DIRECTIVE |
The first line to copy is the one with "Write the Blender Python"; the last is the one with "BORE_RADIUS = 0.0071". Copy each line in that range exactly, leaving out all others.

[Scripts that build objects]
_____
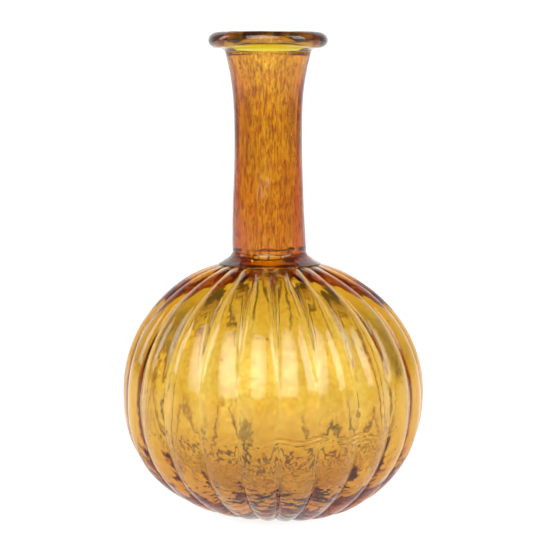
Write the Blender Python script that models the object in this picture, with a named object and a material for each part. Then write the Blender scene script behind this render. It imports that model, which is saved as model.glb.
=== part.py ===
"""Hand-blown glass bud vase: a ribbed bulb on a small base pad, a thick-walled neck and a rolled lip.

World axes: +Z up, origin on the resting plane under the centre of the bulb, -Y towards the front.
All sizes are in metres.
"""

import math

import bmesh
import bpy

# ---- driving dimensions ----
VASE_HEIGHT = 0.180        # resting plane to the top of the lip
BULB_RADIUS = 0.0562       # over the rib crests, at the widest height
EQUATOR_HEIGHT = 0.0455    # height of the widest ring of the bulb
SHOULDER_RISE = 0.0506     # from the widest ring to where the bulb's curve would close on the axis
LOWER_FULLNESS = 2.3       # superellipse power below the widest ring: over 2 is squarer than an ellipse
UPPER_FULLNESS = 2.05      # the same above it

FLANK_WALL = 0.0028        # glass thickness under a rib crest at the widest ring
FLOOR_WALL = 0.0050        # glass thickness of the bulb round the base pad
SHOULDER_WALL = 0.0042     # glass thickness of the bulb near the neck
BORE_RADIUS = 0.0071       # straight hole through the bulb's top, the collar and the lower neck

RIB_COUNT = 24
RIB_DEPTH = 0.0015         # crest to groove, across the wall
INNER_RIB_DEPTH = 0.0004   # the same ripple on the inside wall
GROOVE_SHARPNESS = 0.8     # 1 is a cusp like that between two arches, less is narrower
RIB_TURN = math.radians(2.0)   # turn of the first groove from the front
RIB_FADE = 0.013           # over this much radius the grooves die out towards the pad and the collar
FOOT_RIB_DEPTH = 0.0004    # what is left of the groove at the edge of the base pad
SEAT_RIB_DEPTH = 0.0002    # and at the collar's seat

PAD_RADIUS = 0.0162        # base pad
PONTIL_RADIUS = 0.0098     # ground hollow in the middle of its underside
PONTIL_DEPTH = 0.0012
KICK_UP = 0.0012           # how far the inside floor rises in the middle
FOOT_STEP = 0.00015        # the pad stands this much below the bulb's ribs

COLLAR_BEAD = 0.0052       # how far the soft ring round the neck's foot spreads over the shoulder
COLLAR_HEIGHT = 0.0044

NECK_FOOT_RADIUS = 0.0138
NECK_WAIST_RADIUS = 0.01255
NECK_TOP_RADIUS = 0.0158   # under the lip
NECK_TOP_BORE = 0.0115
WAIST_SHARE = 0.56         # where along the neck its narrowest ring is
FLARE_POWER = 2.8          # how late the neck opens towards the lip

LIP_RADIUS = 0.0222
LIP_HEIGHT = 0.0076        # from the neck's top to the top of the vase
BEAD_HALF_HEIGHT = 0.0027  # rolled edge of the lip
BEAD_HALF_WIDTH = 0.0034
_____
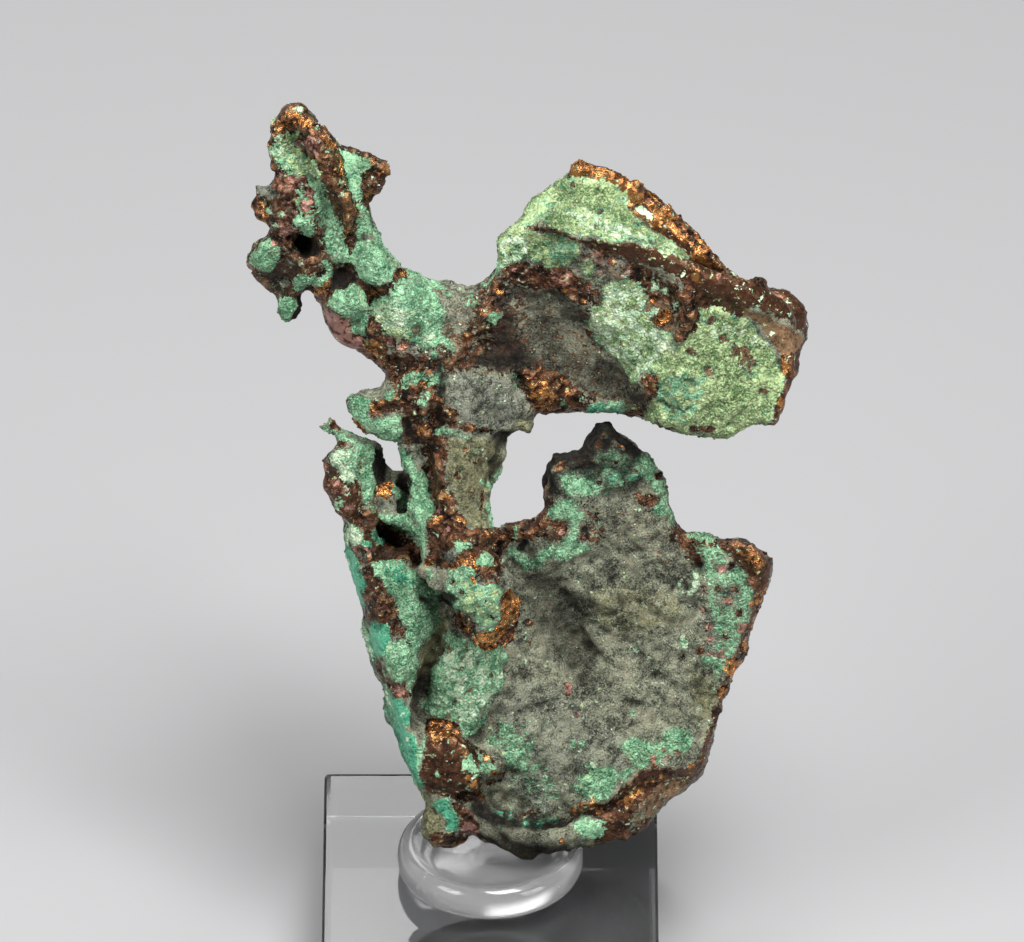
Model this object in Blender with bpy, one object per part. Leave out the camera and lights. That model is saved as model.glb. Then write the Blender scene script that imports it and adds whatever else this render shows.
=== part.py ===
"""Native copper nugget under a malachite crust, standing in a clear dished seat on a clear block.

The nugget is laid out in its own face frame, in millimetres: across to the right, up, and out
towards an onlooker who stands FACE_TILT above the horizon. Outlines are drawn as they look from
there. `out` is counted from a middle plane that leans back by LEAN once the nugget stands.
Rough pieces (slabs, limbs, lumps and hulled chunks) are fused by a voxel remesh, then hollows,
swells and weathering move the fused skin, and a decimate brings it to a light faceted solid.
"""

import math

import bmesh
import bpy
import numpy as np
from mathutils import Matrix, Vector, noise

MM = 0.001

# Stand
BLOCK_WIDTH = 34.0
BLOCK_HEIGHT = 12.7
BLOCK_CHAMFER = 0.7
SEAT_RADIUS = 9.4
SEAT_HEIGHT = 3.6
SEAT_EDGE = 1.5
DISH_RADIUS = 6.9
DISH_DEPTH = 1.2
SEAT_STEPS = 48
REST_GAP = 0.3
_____
WRITTEN SOLUTION |
Write the Blender Python script that models the object in this picture, with a named object and a material for each part. Then write the Blender scene script behind this render. It imports that model, which is saved as model.glb.
=== part.py ===
"""Hand-blown glass bud vase: a ribbed bulb on a small base pad, a thick-walled neck and a rolled lip.

World axes: +Z up, origin on the resting plane under the centre of the bulb, -Y towards the front.
All sizes are in metres.
"""

import math

import bmesh
import bpy

# ---- driving dimensions ----
VASE_HEIGHT = 0.180        # resting plane to the top of the lip
BULB_RADIUS = 0.0562       # over the rib crests, at the widest height
EQUATOR_HEIGHT = 0.0455    # height of the widest ring of the bulb
SHOULDER_RISE = 0.0506     # from the widest ring to where the bulb's curve would close on the axis
LOWER_FULLNESS = 2.3       # superellipse power below the widest ring: over 2 is squarer than an ellipse
UPPER_FULLNESS = 2.05      # the same above it

FLANK_WALL = 0.0028        # glass thickness under a rib crest at the widest ring
FLOOR_WALL = 0.0050        # glass thickness of the bulb round the base pad
SHOULDER_WALL = 0.0042     # glass thickness of the bulb near the neck
BORE_RADIUS = 0.0071       # straight hole through the bulb's top, the collar and the lower neck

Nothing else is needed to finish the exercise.